OSO GOOD (874 College, at Concord, 647-283-2478) Complete meals for $10 per person, including all taxes, tip and a juice. Average muffin $1.50. Open Monday to Friday 10 am to 7 pm, Saturday 10 am to 6 pm. Unlicensed. Cash only. Access: half-step at door, no washrooms. Rating: NNN Rating: NNN


Unbeknownst to the Portuguese used car lot that occupies the south side of this somewhat anonymous stretch of College west of Ossington, the block that’s already home to elegantly Old World Chiado and its Senhor Antonio spinoff tapas bar is about to become even more of a downtown foodie destination.

Besides an about-to-launch upscale cheesemonger (La Fromagerie, naturellement), it’s also where Oso Good, a tiny storefront patisserie specializing in Betty Crocker-style baked goods, has recently set up shop.

While it offers a few inconsequential sandwiches (deli smoked turkey with alfalfa sprouts on multigrain, minimal prosciutto with bocconcini, pesto and unfortunate out-of-season tomato on calabrese ring, all $4.25), it’s Oso’s retro cookies, cakes and crumbles that will soon be attracting more than Toronto’s gourmet glitterati.

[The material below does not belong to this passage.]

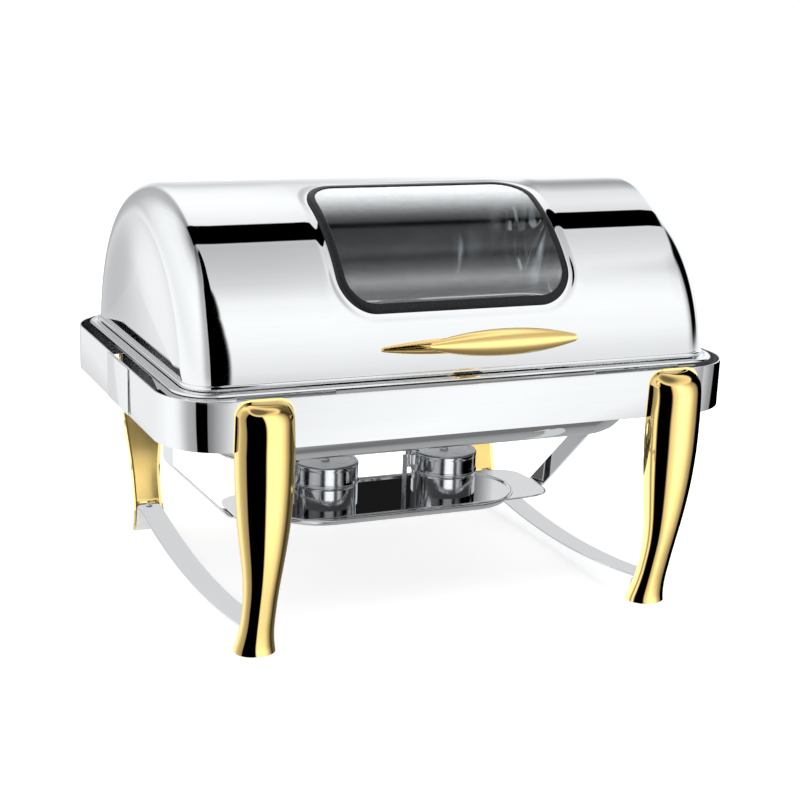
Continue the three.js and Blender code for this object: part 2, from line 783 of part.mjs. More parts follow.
// Part of a tube about the cover's axis, between two radii and two angles.
function arcPiece(inner, outer, from, to, half) {
  const angles = arcAngles().filter((deg) => deg > from + 0.5 && deg < to - 0.5);
  const list = [from, ...angles, to];
  const outline = [
    ...list.map((deg) => onArc(outer, deg)),
    ...list.slice().reverse().map((deg) => onArc(inner, deg)),
  ];
  return prismX(outline, 2 * half);
}

// Rounded window outline drawn out along the normal at the middle of the window.
function windowPrism(grow, corner) {
  const outline = roundedOutline(WINDOW_HALF_X + grow, WINDOW_HALF_S + grow, corner, 0, 7);
  const shape = new THREE.Shape(outline.map((p) => new THREE.Vector2(p.x, p.y)));
  const geometry = new THREE.ExtrudeGeometry(shape, { depth: 140, bevelEnabled: false });
  geometry.translate(0, 0, COVER_RADIUS - 90);
  geometry.rotateX((90 - WINDOW_ANGLE) * RAD);
  geometry.translate(0, 0, COVER_AXIS_Z);
  return solid(geometry);
}

function coverPoint(deg, radius, x = 0) {
  const [y, z] = onArc(radius, deg);
  return [x, y, z];
}

function coverShellSolid() {
  const half = COVER_LENGTH / 2;
  const r = COVER_RADIUS;
  const w = COVER_WALL;
  const outer = vault(r, half, COVER_FILLET, COVER_BOTTOM);
  const inner = vault(r - w, half - w, COVER_FILLET - w, COVER_BOTTOM - 2);
  const pressed = arcPiece(r - RECESS_DEPTH - w, r - w / 2, 12, 96, 170)
    .intersect(windowPrism(RECESS_MARGIN + w, WINDOW_CORNER + RECESS_MARGIN + w));
  const sink = arcPiece(r - RECESS_DEPTH, r + 8, 12, 96, 170)
    .intersect(windowPrism(RECESS_MARGIN, WINDOW_CORNER + RECESS_MARGIN));
  const opening = windowPrism(0, WINDOW_CORNER);
  const side = half + 2.2;
  const deep = Math.sqrt(r * r - 17 * 17) + 2.2;
  const hem = ring([
    [side - 3.2, deep - 3.2, 29, COVER_BOTTOM],
    [side - 0.8, deep - 0.8, 31, COVER_BOTTOM],
    [side, deep, 32, COVER_BOTTOM + 1],
    [side, deep, 32, COVER_BOTTOM + 4],
    [side - 0.8, deep - 0.8, 31, COVER_BOTTOM + 5],
    [side - 3.2, deep - 3.2, 29, COVER_BOTTOM + 5],
  ], 5);
  const screw = rod(
    coverPoint(HANDLE_ANGLE, r - 12, HANDLE_X),
    coverPoint(HANDLE_ANGLE, r + 12, HANDLE_X),
    3,
    14,
  );
  const shell = cut(outer, inner);
  return cut(join(shell, hem, pressed), sink, opening, screw);
}

function gasketSolid() {
  const r = COVER_RADIUS - RECESS_DEPTH;
  const frame = arcPiece(r + GAP, r + 3.4, 10, 98, 170)
    .intersect(windowPrism(GASKET_WIDTH, WINDOW_CORNER + GASKET_WIDTH))
    .subtract(windowPrism(0.4, WINDOW_CORNER + 0.4));
  const slot = arcPiece(r + 0.9, r + 2.9, 10, 98, 170)
    .intersect(windowPrism(5.3, WINDOW_CORNER + 5.3));
  return cut(frame, slot);
}

function glassSolid() {
  const r = COVER_RADIUS - RECESS_DEPTH;
  return arcPiece(r + 1.2, r + 2.6, 10, 98, 170)
    .intersect(windowPrism(5, WINDOW_CORNER + 5));
}

// ---------------------------------------------------------------- handle

// Spindle along X: full in the middle, blunt at both ends.
function barProfile(grow) {
  const half = HANDLE_LENGTH / 2;
  const profile = [[0, -half - grow]];
  const steps = 14;
  for (let i = 0; i <= steps; i++) {
    const t = -1 + 2 * i / steps;
    const swell = HANDLE_HALF * (0.24 + 0.76 * (1 - Math.abs(t) ** 2.1));
    const x = t * (half - 2.4);
    profile.push([swell + grow, x]);
  }
  profile.push([0, half + grow]);
  return profile;
}

function barSolid(grow = 0) {
  const points = barProfile(grow).map(([r, x]) => new THREE.Vector2(r, x));
  const geometry = new THREE.LatheGeometry(points, 20);
  geometry.rotateZ(-Math.PI / 2);
  geometry.scale(1, 0.78, 1);
  geometry.rotateX(-HANDLE_ANGLE * RAD);
  const [, y, z] = coverPoint(HANDLE_ANGLE, COVER_RADIUS + HANDLE_STANDOFF);
  geometry.translate(HANDLE_X, y, z);
  return solid(geometry);
}

// Flared stem from the cover to the bar.
function stemSolid() {
  const levels = [
    [0.5, 17, 10], [2.4, 16.2, 9.2], [6, 14, 7.6], [14, 12.4, 6.6], [26, 12, 6.4],
    [38, 12.6, 6.6], [48, 14, 7.4], [54, 15.4, 8.4],
  ];
  const sections = levels.map(([h, a, b]) => {
    const points = [];
    for (let i = 0; i < 16; i++) {
      const t = 2 * Math.PI * i / 16;
      points.push(new THREE.Vector3(a * Math.cos(t), b * Math.sin(t), COVER_RADIUS + h));
    }
    return points;
  });
  const geometry = new LoftGeometry(sections, { capStart: true, capEnd: true });
  geometry.rotateX((90 - HANDLE_ANGLE) * RAD);
  geometry.translate(HANDLE_X, 0, COVER_AXIS_Z);
  const barrel = arcPiece(150, COVER_RADIUS + GAP, 6, 24, 60);
  const bore = rod(
    coverPoint(HANDLE_ANGLE, COVER_RADIUS - 20, HANDLE_X),
    coverPoint(HANDLE_ANGLE, COVER_RADIUS + 20, HANDLE_X),
    2.5,
    14,
  );
  return cut(solid(geometry), barSolid(GAP), barrel, bore);
}

// Screw from inside the cover into the stem.
function handleScrewSolid() {
  const inside = COVER_RADIUS - COVER_WALL - GAP - 0.4;
  const shank = rod(
    coverPoint(HANDLE_ANGLE, inside - 1, HANDLE_X),
    coverPoint(HANDLE_ANGLE, COVER_RADIUS + 19, HANDLE_X),
    2.1,
    12,
  );
  const head = rod(
    coverPoint(HANDLE_ANGLE, inside - 3.4, HANDLE_X),
    coverPoint(HANDLE_ANGLE, inside, HANDLE_X),
    4.8,
    14,
  );
  return join(shank, head);
}

// ---------------------------------------------------------------- cover hinges

const knuckle = (x0, x1, radius) => rod([x0, HINGE_Y, HINGE_Z], [x1, HINGE_Y, HINGE_Z], radius, 14);

// Leaf bolted inside the back of the band, with the two outer knuckles.
function frameLeafSolid() {
  const half = HINGE_WIDTH / 2;
  const face = BAND_WIDTH / 2 - BAND_WALL - GAP;
  const plate = box(-half, half, face - 1.5, face, 214, HINGE_Z);
  const barrels = join(knuckle(-half, -11, KNUCKLE_R), knuckle(11, half, KNUCKLE_R));
  const window = box(-10.6, 10.6, face - 12, face + 3, HINGE_Z - 5.4, HINGE_Z + 9);
  return cut(join(plate, barrels), window, knuckle(-40, 40, 2));
}

// Leaf on the back of the cover, with the middle knuckle.
function coverLeafSolid() {
  const half = HINGE_WIDTH / 2;
  const skin = COVER_RADIUS + GAP;
  const pad = arcPiece(skin, skin + 1.5, 180 - 19, 180 - 7.4, half);
  const top = HINGE_Z + KNUCKLE_R;
  const arm = box(-half, half, 184, HINGE_Y - 5.6, top - 1.5, top);
  const reach = box(-10.3, 10.3, 190, HINGE_Y, top - 1.5, top);
  const clear = arcPiece(120, skin, 180 - 25, 180 - 2, 60);
  const body = cut(join(arm, reach, pad, knuckle(-10.3, 10.3, KNUCKLE_R)), knuckle(-40, 40, 2));
  return cut(body, clear);
}

function hingePinSolid() {
  const half = HINGE_WIDTH / 2;
  const shaft = knuckle(-half - 0.8, half + 0.8, 1.7);
  const heads = [-1, 1].map((s) => knuckle(s * (half + 0.4), s * (half + 2), 3));
  return join(shaft, ...heads);
}

function buildHinges() {
  for (const [name, side] of [['left', -1], ['right', 1]]) {
    const group = subgroup(dish, [side * HINGE_X, 0, 0]);
    place(group, `hinge_leaf_frame_${name}`, frameLeafSolid(), satin('satin_steel'));
    place(group, `hinge_leaf_cover_${name}`, coverLeafSolid(), satin('satin_steel'));
    place(group, `hinge_pin_${name}`, hingePinSolid(), satin('zinc_screw'));
  }
}

// ---------------------------------------------------------------- assembly

place(dish, 'frame_band', bandSolid(), steel('polished_steel'));
place(dish, 'band_joint_plate', jointPlateSolid(), steel('polished_steel'));
buildLegs();
place(dish, 'side_stretcher_left', stretcherSolid(), steel('polished_steel'), [-LEG_X, 0, 0]);
place(dish, 'side_stretcher_right', stretcherSolid(), steel('polished_steel'), [LEG_X, 0, 0]);
const leftEnd = subgroup(dish, [0, 0, 0], Math.PI);
place(leftEnd, 'tray_hanger_left', hangerSolid(), steel('polished_steel'));
place(dish, 'tray_hanger_right', hangerSolid(), steel('polished_steel'));
buildBrackets();
place(dish, 'water_pan', waterPanSolid(), steel('polished_steel'));
place(dish, 'food_pan', foodPanSolid(), satin('satin_steel'));
place(dish, 'lid_bumper', bumperSolid(), rubber('black_rubber'));
buildBurners();
place(dish, 'cover_shell', coverShellSolid(), steel('polished_steel'));
place(dish, 'window_gasket', gasketSolid(), rubber('black_rubber'));
place(dish, 'window_glass', glassSolid(), glass('tinted_glass'));
place(dish, 'handle_bar', barSolid(), gold('gold_plate'));
place(dish, 'handle_stem', stemSolid(), gold('gold_plate'));
place(dish, 'handle_screw', handleScrewSolid(), satin('zinc_screw'));
buildHinges();

const assembly = new THREE.Group();
assembly.add(dish);

export default assembly;
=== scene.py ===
"""Looks for the roll-top chafing dish: polished steel, gold legs and handle, tinted window."""
import json
import math
from collections import namedtuple

import bmesh
import bpy
from mathutils import Matrix, Vector

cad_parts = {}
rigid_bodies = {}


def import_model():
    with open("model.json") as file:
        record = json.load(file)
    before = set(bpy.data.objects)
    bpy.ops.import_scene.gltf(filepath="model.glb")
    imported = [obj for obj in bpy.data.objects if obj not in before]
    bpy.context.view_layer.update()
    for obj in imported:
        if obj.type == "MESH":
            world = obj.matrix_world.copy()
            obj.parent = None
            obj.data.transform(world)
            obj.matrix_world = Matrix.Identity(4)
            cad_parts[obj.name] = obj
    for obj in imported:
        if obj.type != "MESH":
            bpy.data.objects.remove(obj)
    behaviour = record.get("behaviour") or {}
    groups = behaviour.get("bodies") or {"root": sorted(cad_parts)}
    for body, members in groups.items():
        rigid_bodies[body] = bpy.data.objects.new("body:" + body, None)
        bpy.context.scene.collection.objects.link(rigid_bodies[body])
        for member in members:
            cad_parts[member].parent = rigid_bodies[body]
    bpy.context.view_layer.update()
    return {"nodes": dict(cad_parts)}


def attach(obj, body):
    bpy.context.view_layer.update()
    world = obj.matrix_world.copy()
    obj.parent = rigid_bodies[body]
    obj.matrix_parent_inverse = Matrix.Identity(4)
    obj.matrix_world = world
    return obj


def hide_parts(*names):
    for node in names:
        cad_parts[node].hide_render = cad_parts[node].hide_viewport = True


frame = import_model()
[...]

Squares of fabulously old-school carrot cake are full of diced apricot and pineapple and topped with cream cheese icing sprinkled with crushed green pistachios ($2). Butterscotch bars ($1.85) are so gloriously dense and chewy, the Ontario Dental Association should issue an alert. Like fig newtons on steroids, both fig and cranberry bars ($1.60) come wrapped in a lovely whole wheat crust. Even the lactose-intolerant will be tempted to drink a big, cold glass of homogenized milk after their first taste of Oso’s buttery cream-cheese brownies ($2.25) and psychedelic blueberry muffins ($1.25).

Though the shallow pumpkin tart ($2.25) won’t cause Queen of Tarts’ Stephanie Pick to lose any sleep, the house chocolate croissant ($1.50), while not in Clafouti’s exalted class, is certainly better than anything I could muster.

That first-time entrepreneur Suchada Promsiri does all this by herself on a low-tech electric stove makes noteworthy Oso Good even more remarkable.